A consequência é o que a consultoria EY chama em pesquisa de “novo regionalismo”, um momento em que os países, estados e cidades se entricheiraram ainda mais em suas fronteiras ao tentar solucionar a crise. Do lado de fora, ficam enfraquecidas as instituições multilaterais – como a Organização Mundial da Saúde (OMS) – que até o momento não foram capazes de endereçar soluções globais para a pandemia. O movimento não é novo, mas se solidificou com a pandemia. “O protecionismo fica cada vez mais forte, mas vêm acompanhado de uma grande contradição. Vivemos hoje a 4ª revolução tecnológica, implementada pelo 5G, pela Internet das Coisas, pela nanotecnologia. Tudo isso só existe com a globalização”, destaca Lacerda.
EUA e China
O 5G, por sinal, é hoje a principal área de disputa da geopolítica global. A nova geração de telefonia móvel tem potencial de gerar grande capital político e econômico às empresas que conseguirem liderar a implementação da nova estrutura (e consequentemente aos países-sede dessas companhias). Os chineses largaram na frente com a Huawei, mas têm enfrentado forte resistência dos americanos, que pressionam países aliados a rejeitar a via do gigante asiático. Este não é o único capítulo da disputa entre as duas potências, que começou abertamente em 2018, com o anúncio de que os EUA passariam a aumentar a taxação sobre produtos da China.
A pandemia só fez acirrar o protecionismo e os embates entre as dois países, e, em última instância, acabou por fortalecer a China. Esta é a opinião do pesquisador do Centro de Estudos das Negociações Internacionais e do Instituto de Relações Internacionais da USP, João Paulo Cândia Veiga, que também participou do encontro da CAPITAL ABERTO sobre os caminhos da globalização. “A vantagem competitiva da China é que o país têm 1,3 bilhão de cidadãos que já usam o celular para fazer todo tipo de transação imaginável. Esse movimento se intensificou com a pandemia. O resultado é um banco de dados gigantesco que é um ativo muito importante na competição global. E o governo chinês, conjuntamente com as empresas chinesas, vão usar esse recurso de poder na negociação multilateral e na disputa com os EUA”, opina.
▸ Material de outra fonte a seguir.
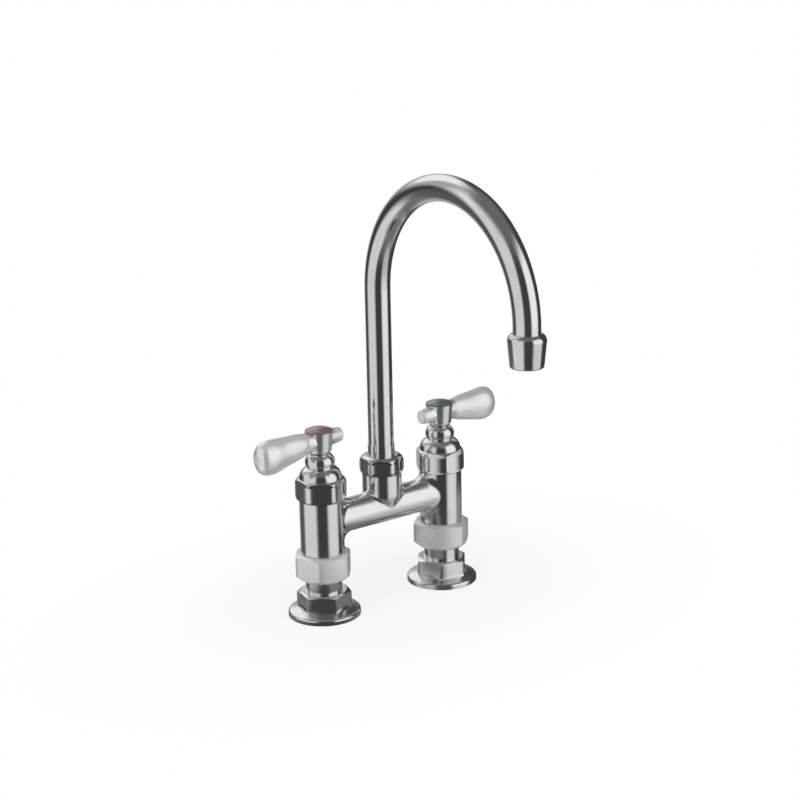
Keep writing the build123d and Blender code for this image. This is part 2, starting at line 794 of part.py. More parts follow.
# Flow straightener: cup with rings of small holes in its floor
with BuildPart() as flow_straightener:
    cup_r = shell_bore_r - running_gap
    with Locations((0, -spout_reach, straightener_z)):
        Cylinder(cup_r, outlet_washer_z - straightener_z, align=standing)
    with Locations((0, -spout_reach, straightener_z + straightener_web)):
        Cylinder(
            cup_r - straightener_wall,
            outlet_washer_z - straightener_z - straightener_web,
            align=standing,
            mode=Mode.SUBTRACT,
        )
    with BuildSketch(Plane.XY.offset(straightener_z)):
        with Locations((0, -spout_reach)):
            for ring_r, holes in straightener_rings:
                with PolarLocations(ring_r, holes):
                    Circle(straightener_hole_r)
    extrude(amount=straightener_web, mode=Mode.SUBTRACT)
flow_straightener.part.label = "flow_straightener"

pieces = {
    "bridge_body": bridge_body.part,
    "spout_ferrule": spout_ferrule.part,
    "gooseneck": gooseneck.part,
    "spout_nut": spout_nut.part,
    "spout_glide_washer": flat_ring(
        0, spout_seat_z, ferrule_z, ferrule_flange_r, shank_r + glide_washer_gap
    ),
    "spout_o_rings": o_rings(
        0,
        [ferrule_z - drop for drop in spout_ring_drops],
        shank_r - 2 * spout_ring_wire,
        spout_ring_wire,
    ),
    "outlet_housing": outlet_housing.part,
    "outlet_shell": outlet_shell.part,
    "flow_straightener": flow_straightener.part,
    "outlet_washer": flat_ring(
        0,
        outlet_washer_z,
        outlet_washer_z + outlet_washer_thick,
        shell_r,
        shell_r - outlet_washer_wall,
        y=-spout_reach,
    ),
}

# Each side: place, direction of opening, turn of its hexagons and direction of its lever
sides = {
    "hot": (-valve_x, 1, hot_inlet_turn, hot_nut_turn, hot_bonnet_turn, hot_lever_angle),
    "cold": (valve_x, -1, cold_inlet_turn, cold_nut_turn, cold_bonnet_turn, cold_lever_angle),
}
for side, (x, opening, inlet_turn, nut_turn, bonnet_turn, lever_angle) in sides.items():
    foot_at = -opening * quarter_turn / 2
    pieces[side + "_inlet_flange"] = inlet_flange(x, inlet_turn)
    pieces[side + "_coupling_nut"] = coupling_nut(x, nut_turn)
    pieces[side + "_snap_ring"] = flat_ring(
        x, lip_top_z, snap_ring_top_z, snap_ring_r, neck_r - snap_ring_depth, snap_ring_mouth
    )
    pieces[side + "_coupling_washer"] = flat_ring(
        x, neck_top_z, coupling_z, coupling_thread_r - coupling_washer_gap, waterway_r
    )
    pieces[side + "_bonnet"] = valve_bonnet(x, bonnet_turn)
    pieces[side + "_cartridge_barrel"] = cartridge_barrel(x)
    pieces[side + "_barrel_o_ring"] = o_rings(
        x, [chamber_top_z - barrel_ring_drop], barrel_land_r - 2 * barrel_ring_wire, barrel_ring_wire
    )
    pieces[side + "_seat_seal"] = flat_ring(
        x, seat_z, fixed_disc_z, barrel_bore_r - seat_seal_gap, seat_port_r
    )
    pieces[side + "_fixed_disc"] = fixed_disc(x, foot_at + port_turn + opening * quarter_turn)
    pieces[side + "_moving_disc"] = moving_disc(x, foot_at)
    pieces[side + "_thrust_washer"] = flat_ring(
        x, barrel_shoulder_z - thrust_washer_thick, barrel_shoulder_z, stop_rib_r, stem_r + crown_gap
    )
    pieces[side + "_stem"] = cartridge_stem(x, foot_at)
    pieces[side + "_stem_o_rings"] = o_rings(
        x,
        [barrel_top_z - drop for drop in stem_ring_drops],
        stem_r - 2 * stem_ring_wire,
        stem_ring_wire,
    )
    pieces[side + "_stem_clip"] = flat_ring(
        x, clip_z, clip_z + clip_thick, clip_r, stem_r - clip_depth, clip_mouth
    )
    pieces[side + "_lever_handle"] = lever_handle(x, lever_angle)
    pieces[side + "_handle_screw"] = handle_screw(x)
    pieces[side + "_index_cap"] = index_cap(x)

os.makedirs("parts", exist_ok=True)
for name, piece in pieces.items():
    piece.label = name
    export_step(piece, "parts/" + name + ".step")
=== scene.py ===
"""Finishes and studio for a two-handle bridge mixer tap.

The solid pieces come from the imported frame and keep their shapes. This script gives each of them
its finish, adds the inlets' threads, which the solids leave plain, and sets up the studio and the
camera.
"""

import json
from math import cos, pi, radians, sin
from typing import NamedTuple

import bmesh
import bpy
from bpy.props import FloatProperty, FloatVectorProperty, IntProperty, PointerProperty
from mathutils import Matrix, Vector


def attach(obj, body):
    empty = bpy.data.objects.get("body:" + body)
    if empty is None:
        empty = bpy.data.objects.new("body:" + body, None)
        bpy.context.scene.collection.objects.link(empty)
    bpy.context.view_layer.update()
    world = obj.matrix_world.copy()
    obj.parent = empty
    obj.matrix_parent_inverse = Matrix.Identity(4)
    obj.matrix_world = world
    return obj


bl_info = {
    "name": "Bridge mixer tap",
    "version": (1, 0, 0),
    "blender": (4, 5, 0),
    "location": "View3D > Sidebar > Tap",
    "description": "Finishes, threads and studio for a bridge mixer tap",
    "category": "Object",
}

MM = 0.001

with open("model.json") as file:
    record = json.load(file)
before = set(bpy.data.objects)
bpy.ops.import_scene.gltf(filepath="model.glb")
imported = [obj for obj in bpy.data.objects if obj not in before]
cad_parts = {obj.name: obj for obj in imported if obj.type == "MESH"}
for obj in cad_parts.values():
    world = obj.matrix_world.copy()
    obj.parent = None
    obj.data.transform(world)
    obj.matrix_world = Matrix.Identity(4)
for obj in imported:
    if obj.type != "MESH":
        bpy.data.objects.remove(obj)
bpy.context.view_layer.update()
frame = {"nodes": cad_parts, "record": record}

SIDES = ("hot", "cold")
SPOUT_TUBE = ("gooseneck", "spout_ferrule", "outlet_housing")

# Colours of the parts inside
CERAMIC = (0.86, 0.86, 0.84)
RUBBER = (0.025, 0.025, 0.026)
SPRING_STEEL = (0.52, 0.52, 0.53)
STRAIGHTENER_PLASTIC = (0.78, 0.78, 0.76)
WASHER_PLASTIC = (0.80, 0.80, 0.77)

# Roughness of the drawn tube and of the inlet flanges, as shares of the castings'
TUBE_ROUGHNESS = 0.8
FLANGE_ROUGHNESS = 1.3

# Height of the relief of hand polishing, and of grain and lathe lines
WAVE_HEIGHT = 0.4 * MM
GRAIN_HEIGHT = 0.1 * MM


class Hexagon(NamedTuple):
    """Radius to a corner, and the ends of the flats above the foot of the piece."""

    corner_r: float
    low: float
    high: float


HEXAGONS = {
    "bonnet": Hexagon(corner_r=17.3 * MM, low=1.5 * MM, high=12.2 * MM),
    "spout_nut": Hexagon(corner_r=15.2 * MM, low=2.0 * MM, high=8.6 * MM),
    "inlet_flange": Hexagon(corner_r=18.7 * MM, low=5.8 * MM, high=15.6 * MM),
    "coupling_nut": Hexagon(corner_r=20.2 * MM, low=3.0 * MM, high=16.6 * MM),
}
# Along a flat: slope of its swell at a corner, extra slope round the corner, and the width of that
FLAT_SWELL = 0.17
CORNER_TURN = 0.27
CORNER_EASE = 0.8 * MM
# Half the length over which that relief fades at each end of a flat
FLAT_FADE = 0.5 * MM

# Hub of a lever: polished up to the first radius and satin like the paddle from the second; then
# how far the polished part shades as bare metal, and how much less rough it is
HUB_POLISHED = 9.0 * MM
HUB_REACH = 15.0 * MM
HUB_METAL = 0.92
HUB_SMOOTHER = 0.1

# Ridge of a thread: half its width as a share of the pitch, and its share of the depth at each end
RIDGE_HALF = 0.42
RIDGE_END = 0.15


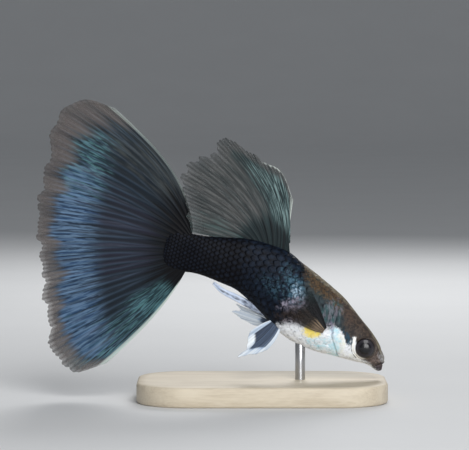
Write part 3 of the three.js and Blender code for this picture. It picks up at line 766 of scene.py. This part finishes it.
# %% Rays and grid
def fin_grid(rays, forks, columns, rows, ragged, seed):
    """Side-view grid of a fin plus its ray ridges; returns x, z, u, v, ridge, main, length."""
    table = np.array([[i, *root, *tip, bow] for i, (root, tip, bow) in enumerate(rays)], float)
    u = np.linspace(0, 1, columns)
    root_x, root_z, tip_x, tip_z, bow = through(table, u * (len(rays) - 1)).T
    random = np.random.default_rng(seed)
    tips = len(rays) * forks
    notches = np.interp(u, np.linspace(0, 1, 41), random.uniform(-1, 1, 41))
    fine = np.interp(u, np.linspace(0, 1, tips + 1), random.uniform(-1, 1, tips + 1))
    teeth = np.abs(np.sin(math.pi * u * tips))
    calm = smooth(0.02, 0.3, u) * smooth(1.0, 0.9, u)  # the outer rays end in a clean edge
    reach = 1 + ragged * calm * (0.6 * notches + 0.3 * fine + 0.25 * teeth - 0.2)
    v = np.linspace(0, 1, rows)[:, None]
    stretch = v * (1 + (reach - 1) * smooth(0.55, 1.0, v))
    dx = tip_x - root_x
    dz = tip_z - root_z
    arch = 4 * stretch * (1 - stretch) * (1.3 - 0.6 * stretch) * bow  # fuller toward the root
    x = root_x + dx * stretch - dz * arch
    z = root_z + dz * stretch + dx * arch
    length = np.hypot(dx, dz)
    order = np.arange(tips)
    whole_ray = (order // forks + 0.5) / len(rays)
    half_ray = (order // (forks // 2) + 0.5) / (len(rays) * 2)
    end_ray = (order + 0.5) / tips
    first = smooth(0.18, 0.5, v)
    second = smooth(0.5, 0.82, v)
    ray_u = (whole_ray * (1 - first) + half_ray * first) * (1 - second) + end_ray * second
    spread = np.hypot(np.gradient(x, u, axis=1), np.gradient(z, u, axis=1)) + 1e-6
    radius = 0.16 - 0.04 * v
    gap = np.abs(u[None, :, None] - ray_u[:, None, :]).min(axis=2)
    ridge = np.exp(-(gap * spread / radius) ** 2)
    whole = (np.arange(len(rays)) + 0.5) / len(rays)
    main = np.exp(-(np.abs(u[None, :] - whole[:, None]).min(axis=0) * spread / 0.26) ** 2)
    return x, z, np.broadcast_to(u, x.shape), np.broadcast_to(v, x.shape), ridge, main, length


# %% [markdown]
# The grid becomes a closed sheet: thick at the root, thin at the rim and thicker again
# under each ray. The markings also get the distance from the edge in millimetres.

# %% From grid to piece
def fin_mesh(x, y, z, thickness):
    """A closed sheet through grid points, as thick as given at each one."""
    middle = np.stack([x, y, z], -1)
    normal = np.cross(np.gradient(middle, axis=0), np.gradient(middle, axis=1))
    normal /= np.linalg.norm(normal, axis=-1, keepdims=True) + 1e-12
    front = middle + normal * thickness[..., None] / 2
    rear = middle - normal * thickness[..., None] / 2
    return np.concatenate([front.reshape(-1, 3), rear.reshape(-1, 3)]), sheet_faces(*x.shape)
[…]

Veiga afirma ainda que a pauta economia global corre o risco de ser sequestrada nesse momento de carência de instâncias de governança global. “Instituições multilaterais, como a Organização Mundial da Saúde, estão sendo constantemente questionadas. Nesse vácuo de regulação, as novas normas e regras serão impostas pelo elo mais forte. E as empresas chinesas estão prontas para competir com as americanas por este lugar”.
E como fica Brasil?
Dentro desse xadrez da geopolítica global, Veiga acredita que o Brasil deveria manter sua tradicional posição conciliadora, abandonada com a eleição do presidente Jair Bolsonaro em 2018. “Aliar-se com país A ou B é ruim porque não traz nenhuma vantagem. Nossos maiores benefícios na economia global vieram justamente do papel de mediador, cultivado pelo Brasil desde os tempos do Império”, argumenta. Lacerda é mais crítico, e diz que o País não está em posição de escolher aliados porque ainda não sabe qual caminho seguir. “A grande crítica que eu faço é que o Brasil tem um potencial enorme de reposicionamento com a crise do novo coronavírus, mas não tem um projeto de desenvolvimento. É preciso investir em políticas públicas a longo prazo e o País está preso à discussão fiscal em torno do teto de gastos como se ele, sozinho, fosse a solução para tudo”.